Réplique du Batavia située aux Pays-Bas
Réplique du Batavia située aux Pays-Bas

La vie à bord : survivre à une traversée

La vie à bord du Batavia était marquée par des conditions de vie rudimentaires et confinées. L'équipage se trouvait sur le pont des vaches, entassé parmi la cargaison, dans un environnement sombre et humide, imprégné d'odeurs de goudron, de bois et de sueur humaine. Les soldats se contentaient de dormir sur des planches, tandis que les passagers bénéficiaient généralement de cabines privées, selon leur statut social. Le capitaine et le chef marchand jouissaient d'un confort particulier avec une cabine équipée de toilettes personnelles, un luxe exceptionnel pour l'époque.

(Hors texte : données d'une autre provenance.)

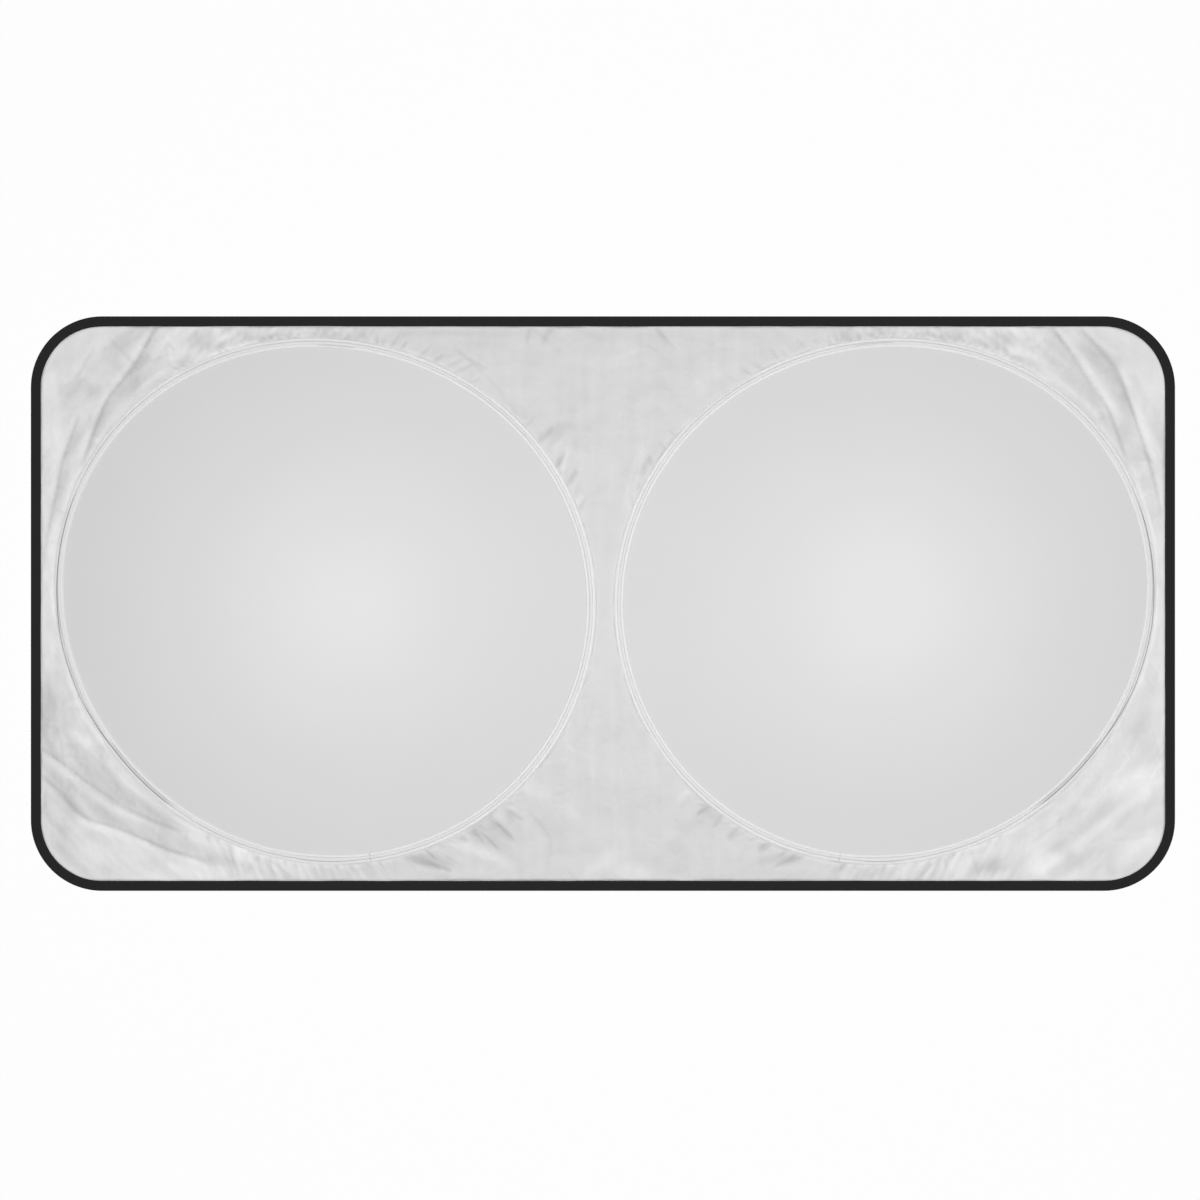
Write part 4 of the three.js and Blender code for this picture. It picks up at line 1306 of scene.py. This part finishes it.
class SUNSHADE_OT_stage(bpy.types.Operator):
    """Set the floor, the lamps, the background and the camera"""

    bl_idname = "sunshade.stage"
    bl_label = "Stage"

    def execute(self, context):
        scene = context.scene
        scene.view_settings.view_transform = "Standard"
        self.make_floor()
        self.make_world(scene)
        add_lamp("lamp_left_disc", (-0.355, 0.0, 0.52), 0.2, 0.44)
        add_lamp("lamp_right_disc", (0.39, 0.004, 0.51), 0.2, 0.42)
        add_lamp("lamp_high", (0.16, 0.0, 3.3), 0.5, 61.0, glossy=False)
        camera = bpy.data.cameras.new("straight_down")
        camera.lens = 85
        camera.sensor_width = 36
        body = bpy.data.objects.new("straight_down", camera)
        body.location = (-0.0036, 0.0044, 3.468)
        scene.collection.objects.link(body)
        scene.camera = body
        return {"FINISHED"}

    def make_floor(self):
        material = bpy.data.materials.new("pale_floor")
        material.use_nodes = True
        tree = material.node_tree
        tree.nodes.clear()
        diffuse = add_node(tree, "ShaderNodeBsdfDiffuse", {"Color": (0.86, 0.86, 0.86, 1)})
        glow = add_node(tree, "ShaderNodeEmission", {"Color": (1, 1, 1, 1), "Strength": 1.0})
        seen = calculate(tree, "MULTIPLY", seen_directly(tree), 0.96)
        mixed = add_node(
            tree, "ShaderNodeMixShader", {0: seen, 1: diffuse.outputs[0], 2: glow.outputs[0]}
        )
        add_node(tree, "ShaderNodeOutputMaterial", {"Surface": mixed.outputs[0]})
        far = 6000
        points = [(-far, -far, 0), (far, -far, 0), (far, far, 0), (-far, far, 0)]
        floor = make_object("floor", points, [(0, 1, 2, 3)], material, shaded_flat=True)
        floor.location.z = -0.0002

    def make_world(self, scene):
        world = bpy.data.worlds.new("studio")
        world.use_nodes = True
        tree = world.node_tree
        shade = tree.nodes["Background"]
        shade.inputs["Color"].default_value = (1, 1, 1, 1)
        fill_light = 0.23
        extra = calculate(tree, "MULTIPLY", seen_directly(tree), 1 - fill_light)
        tree.links.new(calculate(tree, "ADD", extra, fill_light), shade.inputs["Strength"])
        scene.world = world


class SUNSHADE_PT_panel(bpy.types.Panel):
    """Lists the sunshade's pieces and sizes in the sidebar"""

    bl_idname = "SUNSHADE_PT_panel"
    bl_label = "Windscreen sunshade"
    bl_space_type = "VIEW_3D"
    bl_region_type = "UI"
    bl_category = "Sunshade"

    def draw(self, context):
        layout = self.layout
        for group in settings():
            for key in group.bl_rna.properties.keys():
                if key not in {"rna_type", "name"}:
                    layout.prop(group, key)
        for step in PIECES:
            layout.operator(step.bl_idname)


PIECES = (
    SUNSHADE_OT_cloth,
    SUNSHADE_OT_tapes,
    SUNSHADE_OT_binding,
    SUNSHADE_OT_hoops,
    SUNSHADE_OT_stage,
)
CLASSES = (ShadeSizes, ShadeLooks, *PIECES, SUNSHADE_PT_panel)


def register():
    for entry in CLASSES:
        bpy.utils.register_class(entry)
    bpy.types.Scene.sunshade_sizes = PointerProperty(type=ShadeSizes)
    bpy.types.Scene.sunshade_looks = PointerProperty(type=ShadeLooks)


def unregister():
    del bpy.types.Scene.sunshade_looks
    del bpy.types.Scene.sunshade_sizes
    for entry in reversed(CLASSES):
        bpy.utils.unregister_class(entry)


def main():
    register()
    bpy.ops.sunshade.cloth()
    bpy.ops.sunshade.tapes()
    bpy.ops.sunshade.binding()
    bpy.ops.sunshade.hoops()
    bpy.ops.sunshade.stage()


if __name__ == "__main__":
    main()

L'une des cabines de la réplique du Batavia, située aux Pays-Bas © Batavialand
L'une des cabines de la réplique du Batavia, située aux Pays-Bas © Batavialand

En termes de nourriture, le régime se composait principalement de biscuits de bord, de viande salée et d'eau, qui se détérioraient rapidement. Le scorbut et d'autres maladies étaient des maux quotidiens, et pour l'équipage, chaque jour représentait un combat pour préserver leur santé et leur sécurité.

Naufrage dans les Abrolhos

Après plusieurs mois de navigation, le Batavia est séparé de sa flotte par une tempête. Le capitaine étant malade, il poursuit sa route sous le commandement d'Ariaen Jacobsz, loup de mer connu pour ses talents de marin mais aussi pour son penchant pour la boisson, les femmes et la bagarre.

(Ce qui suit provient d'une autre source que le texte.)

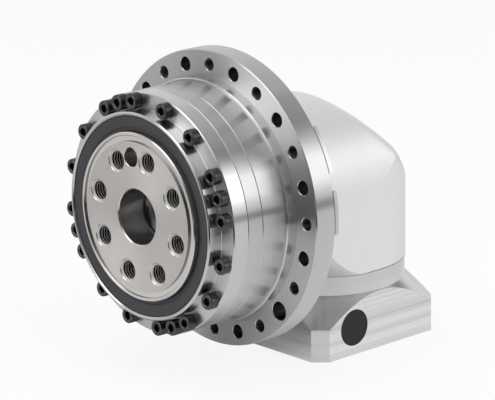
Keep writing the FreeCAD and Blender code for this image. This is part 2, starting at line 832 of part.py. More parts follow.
def bevel_blank(teeth, mate_teeth):
    """A straight bevel gear with its apex at the origin and its axis along +Z.

    Teeth are involutes of the virtual spur gear on the back cone, drawn towards the apex.
    """
    pitch_r = bevel_module * teeth / 2
    cone = math.atan2(teeth, mate_teeth)
    reach = pitch_r / math.tan(cone)
    virtual_r = pitch_r / math.cos(cone)
    base_r = virtual_r * math.cos(math.radians(pressure_angle))
    tooth_half = math.pi * bevel_module / 4 - bevel_backlash / 2

    def involute(radius):
        turn = math.acos(min(1.0, base_r / radius))
        return math.tan(turn) - turn

    flank = []
    for share in (-1.2, -0.8, -0.4, 0.0, 0.35, 0.7, 1.0):
        height = share * bevel_module
        radius = virtual_r + height
        half_angle = tooth_half / virtual_r + involute(virtual_r) - involute(max(radius, base_r))
        scale = reach / (reach - height * math.sin(cone))
        flank.append(((pitch_r + height * math.cos(cone)) * scale, half_angle * virtual_r / pitch_r))
    pitch = 2 * math.pi / teeth
    outline = []
    for k in range(teeth):
        centre = k * pitch
        outline += [(radius, centre - half) for radius, half in flank]
        outline += [(radius, centre + half) for radius, half in reversed(flank)]
    tip = bevel_module * 1.1
    heel = tip * 1.3
    back = reach + heel * math.sin(cone)
    wires = []
    for scale in (back / reach + seat_clear, 1 - bevel_face_share):
        corners = [Vector(r * math.cos(t), r * math.sin(t), reach) * scale for r, t in outline]
        wires.append(Part.makePolygon(corners + corners[:1]))
    blank = Part.makeLoft(wires, True, True)
    back_cone = [
        (0, reach * (1 - bevel_face_share)),
        (2 * pitch_r, reach * (1 - bevel_face_share)),
        (pitch_r + 2 * tip * math.cos(cone), reach - 2 * tip * math.sin(cone)),
        (pitch_r - heel * math.cos(cone), back),
        (0, back),
    ]
    points = [Vector(r, 0, z) for r, z in back_cone]
    trim = Part.Face(Part.makePolygon(points + points[:1])).revolve(Vector(0, 0, 0), Vector(0, 0, 1), 360)
    return blank.common(trim), back


def bevel_gear():
    """The larger bevel gear, with a tooth on the line where the two gears meet."""
    blank, back = bevel_blank(gear_teeth, pinion_teeth)
    hub_r = gear_seat_d / 2 + bevel_module * 3
    hub = Part.makeCylinder(hub_r, y_axis - y_gear_bearing_end - seat_clear - back, Vector(0, 0, back))
    gear = blank.fuse(hub)
    gear = gear.cut(Part.makeCylinder(gear_seat_d / 2 + seat_clear, y_axis))
    gear.rotate(Vector(0, 0, 0), Vector(1, 0, 0), 90)
    gear.rotate(Vector(0, 0, 0), Vector(0, 1, 0), 90)
    gear.translate(Vector(0, y_axis, 0))
    return gear


def bevel_pinion():
    """The smaller bevel gear, with a tooth space on the line where the two gears meet."""
    blank, back = bevel_blank(pinion_teeth, gear_teeth)
    hub_r = pinion_seat_d / 2 + bevel_module * 3
    z_shoulder = upper_bearing_top - edge_break * 2
    hub = Part.makeCylinder(hub_r, z_shoulder - seat_clear - back, Vector(0, 0, back))
    pinion = blank.fuse(hub)
    pinion = pinion.cut(Part.makeCylinder(pinion_seat_d / 2 + seat_clear, upper_bearing_top))
    pinion.rotate(Vector(0, 0, 0), Vector(0, 0, 1), 90 + 180.0 / pinion_teeth)
    pinion.rotate(Vector(0, 0, 0), Vector(0, 1, 0), 180)
    pinion.translate(Vector(0, y_axis, 0))
    return pinion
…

Le 4 juin 1629, le plus redouté arrive : le navire s'éventre sur un récif de l'archipel des Abrolhos, au large de l'actuelle Australie. Le Batavia se brise rapidement, contraignant alors Pelsaert et son équipage à évacuer près de 280 survivants sur des îlots voisins, arides et dépourvus de ressources. Face à l'urgence, Pelsaert décide de partir avec quelques hommes sur une chaloupe pour chercher du secours à Batavia. Il laisse derrière lui un équipage livré à lui-même, sous l'emprise de deux hommes dangereux.

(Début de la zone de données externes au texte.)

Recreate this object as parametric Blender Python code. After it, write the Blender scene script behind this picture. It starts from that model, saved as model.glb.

Vue aérienne de Beacon Island, une des îles de l'archipel des Abrolhos © Australia Research Council
Vue aérienne de Beacon Island, une des îles de l'archipel des Abrolhos © Australia Research Council

Terreur et mutinerie : 3 mois de sang et de chaos

Jeronimus Cornelisz profite de l'absence de Pelsaert pour s'autoproclamer chef et instaurer un règne de terreur. Son plan est implacable : éliminer les bouches inutiles pour préserver les vivres et asseoir son autorité. Avec ses complices, dont Ariaen Jacobsz, il commence par assassiner les plus faibles : femmes, enfants et malades. En l'espace de 3 mois, près de 125 naufragés sont tués. Les femmes subissent également des violences sexuelles avant d'être exécutées.

Illustration du massacre de rescapés du Batavia extraite du journal de Francisco Pelsaert, 1647
Illustration du massacre de rescapés du Batavia extraite du journal de Francisco Pelsaert, 1647

Un groupe de survivants, mené par Wiebbe Hayes, refuse de se soumettre. Exilés sur un autre îlot, ils survivent en trouvant une source d'eau douce et en chassant des oiseaux et des phoques. Lorsque Cornelisz tente d'éliminer ce dernier bastion de résistance, des batailles féroces s'ensuivent, armées de pierres et de lances improvisées agrémentées de clous.

L'heure du jugement

Le 17 septembre 1629, Pelsaert revient avec un sloop de secours, le Sardam : un voyage de 33 jours. À son arrivée, il découvre l'ampleur du massacre. Les mutins sont arrêtés, Cornelisz et ses principaux complices sont jugés sur place. 8 d'entre eux sont pendus sur l'île, tandis que d'autres sont envoyés à Batavia pour y être exécutés. Cornelisz subit une peine exemplaire : il est mutilé, ses mains coupées avant d'être pendu. 2 mutins sont abandonnés sur la côte australienne, devenant probablement les premiers Européens à y vivre.

Exécution des mutins
Exécution des mutins

Une grande partie de la précieuse cargaison du Batavia est sauvée, notamment de l'argent, des bijoux et le célèbre vase Rubens.